Tina Molly Lang, www.associatedcontent.com, Dec 11, 2008

NEW YORK (AP) — Neale Donald Walsch, best-selling author of “Conversations with God,” said Tuesday that he unwittingly passed off another writer’s Christmas anecdote as his own in a recent blog post. As a result, Walsch’s blog on the spirituality Web site Beliefnet.com has been shut down. The Web site said in a statement that Walsch had failed to properly credit and attribute material from another author. Walsch had written about what he described as his son’s holiday concert two decades ago in which children were to hold up letters spelling “Christmas Love.” One of the children held the “m” upside down, so the audience got the message “Christwas Love,” according to the retelling.

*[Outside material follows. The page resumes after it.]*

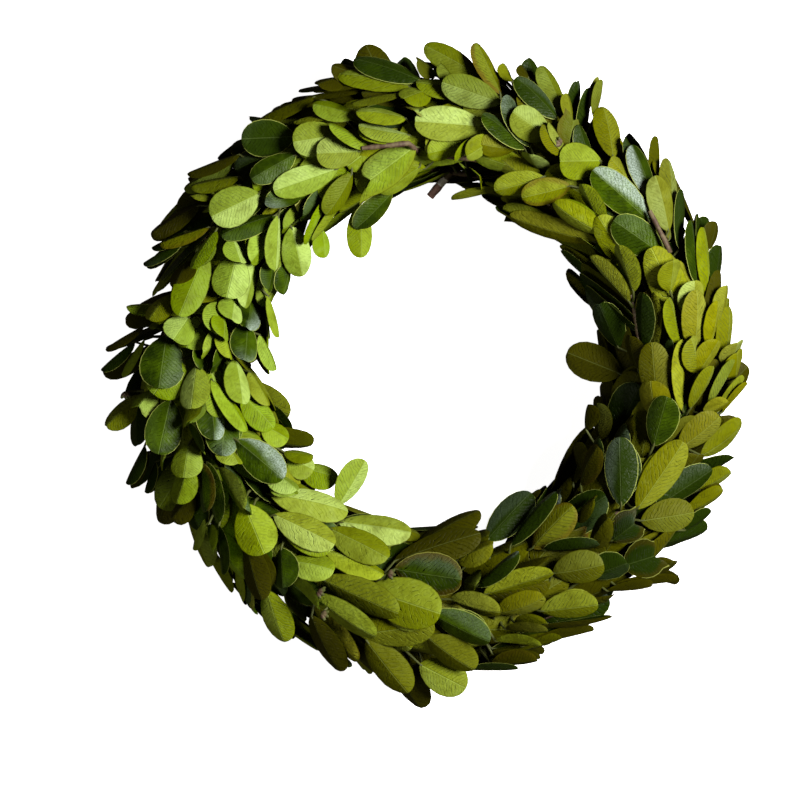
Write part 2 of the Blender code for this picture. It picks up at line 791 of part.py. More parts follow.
def keep_sky_over(twig, thicket):
    """Let nothing grow round the bare end of the twig, nor over it."""
    bare = twig.end.lerp(twig.root, TWIG_BARE)
    thicket.add_rods([bare, bare + SKY], TWIG_RADIUS, "")
    thicket.add_rods([twig.end - SKY, twig.end + SKY], TWIG_CLEAR, "")


def pressed_leaf(sprig):
    """A leaf that comes down from a stem at the back and lies flat on the table."""
    root = stem_point(sprig, PRESSED_SHARE)
    outward, forward = ring_frame(place_of(root)[0])
    run = (forward + outward * PRESSED_OUTWARD).normalized()
    tip = root + run * LEAF_LENGTH
    tip.z = LEAF_THICKNESS / 2
    heel = root + run * PRESSED_STALK
    heel.z = tip.z
    return Leaf(root, tip, Vector((0, 0, -1)), LEAF_WIDTH * PRESSED_WIDTH, 0, heel)


def grow_wreath(sprigs):
    """Every sprig's leaves, each clear of all that grew before it, and the side twig."""
    thicket = Thicket()
    for sprig in sprigs:
        thicket.add_rods(sprig.stops, STEM_RADIUS, sprig.name)
    thicket.add_rods(binding_points(), BINDING_WIRE, "binding_wire")
    twig = grow_twig(from_photo(*TWIG_START), from_photo(*TWIG_END), sprigs, thicket)
    keep_sky_over(twig, thicket)
    for sprig in sprigs[len(FRONT_BUNCH) + PRESSED_PLACE :: 2 * len(FRONT_BUNCH)]:
        thicket.add_leaf(pressed_leaf(sprig), sprig.name)
    for x, y, height, facing in OUTER_TIPS + INNER_TIPS:
        reach_for(from_photo(x, y, height), facing, sprigs, thicket)
    front = [grow_front_leaf(place, sprigs, thicket) for place in FRONT_LEAVES]
    for leaf in filter(None, front):
        keep_in_sight(leaf, thicket)
    for sprig in sprigs:
        draw = Random("leaves of " + sprig.name)
        for share, side in LEAF_PLAN:
            fill_place(sprig, share, side, draw, thicket)
    return thicket.leaves, twig


def fill_place(sprig, share, side, draw, thicket):
    """Grow one leaf of a sprig's plan, or none where the wreath is full."""
    for attempt in range(TRIES):
        leaf = grow_leaf(sprig, share, side, draw, attempt / TRIES)
        if thicket.has_room(leaf, sprig.name):
            thicket.add_leaf(leaf, sprig.name)
            return


def new_object(name, mesh, collection):
    obj = bpy.data.objects.new(name, mesh)
    collection.objects.link(obj)
    return obj


def evaluated_mesh(obj):
    bpy.context.view_layer.update()
    return bpy.data.meshes.new_from_object(obj.evaluated_get(bpy.context.evaluated_depsgraph_get()))


def tube(name, points, radius, collection, taper=None):
    """A tube of four sides along a line of points, as a mesh with its caps welded."""
    curve = bpy.data.curves.new(name, "CURVE")
    curve.dimensions = "3D"
    curve.bevel_depth = radius
    curve.bevel_resolution = 0
    curve.use_fill_caps = True
    spline = curve.splines.new("POLY")
    spline.points.add(len(points) - 1)
    for i, point in enumerate(points):
        spline.points[i].co = (*point, 1)
        spline.points[i].radius = taper[i] if taper else 1
    line = new_object(name + "_line", curve, collection)
    mesh = evaluated_mesh(line)
    bpy.data.objects.remove(line)
    bm = bmesh.new()
    bm.from_mesh(mesh)
    bmesh.ops.remove_doubles(bm, verts=bm.verts, dist=0.01 * MM)
    bmesh.ops.recalc_face_normals(bm, faces=bm.faces)
    bm.to_mesh(mesh)
    bm.free()
    mesh.name = name
    return new_object(name, mesh, collection)


def leaf_object(leaf, name, collection):
    """A leaf's thin skin, which lies half way through it, given its thickness."""
    rim, _ = outline_points(leaf)
    mesh = bpy.data.meshes.new(name)
    mesh.from_pydata(rim, [], leaf_faces(leaf))
    obj = new_object(name, mesh, collection)
    thicken = obj.modifiers.new("thickness", "SOLIDIFY")
    thicken.thickness = LEAF_THICKNESS
    thicken.offset = 0
    thicken.use_even_offset = True


def build_sprig(sprig, leaves, twig, collection):
    """The stem joined to its leaves, and to the side twig where it has it, as one solid."""
    shoots = bpy.data.collections.new(sprig.name + "_shoots")
    bpy.context.scene.collection.children.link(shoots)
    for i, leaf in enumerate(leaves):
        leaf_object(leaf, f"{sprig.name}_leaf_{i}", shoots)
    if twig.owner == sprig.name:
        tube(sprig.name + "_twig", [twig.root, twig.end], TWIG_RADIUS, shoots)
    stem = tube(sprig.name, sprig.stops, STEM_RADIUS, collection, STEM_TAPER)
    join = stem.modifiers.new("shoots", "BOOLEAN")
    join.operation = "UNION"
    join.operand_type = "COLLECTION"
    join.collection = shoots
    join.solver = "MANIFOLD"
    joined = evaluated_mesh(stem)
    stem.modifiers.clear()
    stem.data = joined
    for obj in list(shoots.objects):
        bpy.data.objects.remove(obj)
    bpy.data.collections.remove(shoots)
    return stem


def build_ring(collection):
    bpy.ops.mesh.primitive_torus_add(
        major_radius=RING_RADIUS,
        minor_radius=RING_WIRE,
        major_segments=RING_STEPS,
        minor_segments=RING_SIDES,
        location=RING_CENTRE,
    )
    ring = bpy.context.object
    ring.name = "wire_ring"
    for holder in list(ring.users_collection):
        holder.objects.unlink(ring)
    collection.objects.link(ring)
    return ring


def material(name, colour, roughness, metallic=0.0):
    made = bpy.data.materials.new(name)
    made.use_nodes = True
    shader = made.node_tree.nodes["Principled BSDF"]
    shader.inputs["Base Color"].default_value = (*colour, 1)
    shader.inputs["Roughness"].default_value = roughness
    shader.inputs["Metallic"].default_value = metallic
    return made


def main():
    for obj in list(bpy.data.objects):
        bpy.data.objects.remove(obj)
    wreath = bpy.data.collections.new("boxwood_wreath")
    bpy.context.scene.collection.children.link(wreath)
    steel = material("steel", (0.32, 0.33, 0.34), 0.4, 1.0)
    leaf_colours = {
        "leaf_bright": material("leaf_bright", (0.26, 0.36, 0.04), 0.5),
        "leaf_deep": material("leaf_deep", (0.05, 0.13, 0.04), 0.3),
        "leaf_olive": material("leaf_olive", (0.17, 0.18, 0.03), 0.5),
    }

    build_ring(wreath).data.materials.append(steel)
    tube("binding_wire", binding_points(), BINDING_WIRE, wreath).data.materials.append(steel)
    sprigs = make_sprigs()
    leaves, twig = grow_wreath(sprigs)
    for sprig in sprigs:
        tone = Random("tone of " + sprig.name).choice(TONES)
        build_sprig(sprig, leaves[sprig.name], twig, wreath).data.materials.append(leaf_colours[tone])


main()
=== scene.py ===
"""The looks of a six-inch wreath of preserved boxwood, lying on its back with its front facing up.

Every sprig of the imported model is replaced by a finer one. It has the same stem and the same leaves in the
same places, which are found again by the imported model's own rule, and then the rest of its leaves, packed
between them like shingles. The wire ring and the binding wire are replaced by round ones.

Places round the ring are given by an angle, anticlockwise from the right side of the wreath, a turn round
the ring's own section, where 0 is the outer side, 90 the front, 180 the hole and 270 the back, and a reach,
the distance from the ring's line.
"""

from collections import namedtuple
from itertools import product
from math import acos, cos, pi, radians, sin, sqrt, tan
from random import Random

import bpy
from mathutils import Matrix, Vector
from mathutils.bvhtree import BVHTree


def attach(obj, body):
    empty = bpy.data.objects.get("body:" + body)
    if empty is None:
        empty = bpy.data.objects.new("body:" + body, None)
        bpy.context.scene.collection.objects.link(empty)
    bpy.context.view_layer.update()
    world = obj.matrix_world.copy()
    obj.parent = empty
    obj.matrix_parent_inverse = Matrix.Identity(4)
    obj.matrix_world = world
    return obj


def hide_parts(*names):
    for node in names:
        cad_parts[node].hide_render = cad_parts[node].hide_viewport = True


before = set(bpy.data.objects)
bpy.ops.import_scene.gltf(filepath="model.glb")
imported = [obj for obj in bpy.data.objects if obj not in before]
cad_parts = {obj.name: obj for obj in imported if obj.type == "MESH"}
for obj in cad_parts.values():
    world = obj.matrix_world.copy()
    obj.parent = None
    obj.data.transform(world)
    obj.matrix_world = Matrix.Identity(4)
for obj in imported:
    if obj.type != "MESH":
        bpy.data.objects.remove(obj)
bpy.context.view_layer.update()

MM = 0.001
UP = Vector((0, 0, 1))

# The outline, from the photograph, whose two dimension lines give six inches
WREATH_HEIGHT = 152.4 * MM
WREATH_WIDTH = 147.0 * MM
PHOTO_MIDDLE = (425.5, 377.5)
PHOTO_HEIGHT = 673
PIXEL = WREATH_HEIGHT / PHOTO_HEIGHT

# The wire ring and the wire that binds the bunches to it
RING_RADIUS = 53.4 * MM
RING_CENTRE = Vector((1.9, 2.9, 13.5)) * MM
RING_WIRE = 1.1 * MM
RING_STEPS = 160
BINDING_WIRE = 0.35 * MM
BINDING_RADIUS = 4.4 * MM
BINDING_TURNS = 2
BINDING_STEPS = 6
BINDING_FINE_STEPS = 24
BINDING_SPREAD = (1.2 * MM, 4.8 * MM)
BINDING_RUN = (0.35, 0.62)

# The bunches: where each sprig lies round the ring's own section, in degrees
BUNCHES = 10
FRONT_BUNCH = (90, 162, 18, 306, 234)
TURNED_BUNCH = (54, 126, 342, 198, 270)
FIRST_BUNCH_AT = radians(8)
BETWEEN_SPRIGS = 36

# A sprig's stem: bound beside the ring's wire, then flaring out to where its leaves stand
STEM_LENGTH = 40 * MM
STEM_RADIUS = 0.8 * MM
STEM_STOPS = (0, 0.16, 0.36, 0.62, 1)
STEM_TAPER = (1, 1, 1, 0.95, 0.7)
STEM_DRIFT = radians(9)
BOUND_RADIUS = 2.3 * MM
BOUND_LENGTH = 6 * MM
FLARE_LENGTH = 17 * MM
LEAFY_RADIUS = 9.5 * MM
STEM_ABOVE_TABLE = 5 * MM
REACH_SPREAD = (0.92, 1.12)
STEM_SPREAD = (0.94, 1.06)
SIZE_SPREAD = (0.95, 1.06)

# A leaf: its half outline as shares of its length and of its half width, from the root to the tip
LEAF_LENGTH = 15.5 * MM
LEAF_WIDTH = 8.6 * MM
LEAF_FOLD = radians(13)
LEAF_OUTLINE = ((0, 0), (0.38, 0.96), (0.82, 0.85), (1, 0))
FOLDED_FACES = ((0, 1, 2, 3), (0, 3, 4, 5))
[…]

Author Candy Chand said in an interview Tuesday that she stumbled onto Walsch’s post when she ran “Christmas Love” through an Internet search engine. She immediately recognized her own words, from her story based on her son’s kindergarten Christmas pageant. She contacted Walsch and Beliefnet.
[...]

Walsch wrote on his blog Tuesday he was “truly mystified” about what happened and apologized. He said he had been telling the story for years in public talks and “somewhere along the way, internalized it as my own experience.” “As a published author myself, I would never use another author’s words as my own,” Walsch wrote. “Yet I have apparently done just that — although with no deliberate intent to do so.” Chand, of Rancho Murieta, Calif., said she did not believe Walsch’s account. “It’s pretty difficult for me to believe that someone has a memory lapse that is word for word my story,” she said. “He deleted the first paragraph. That’s it.”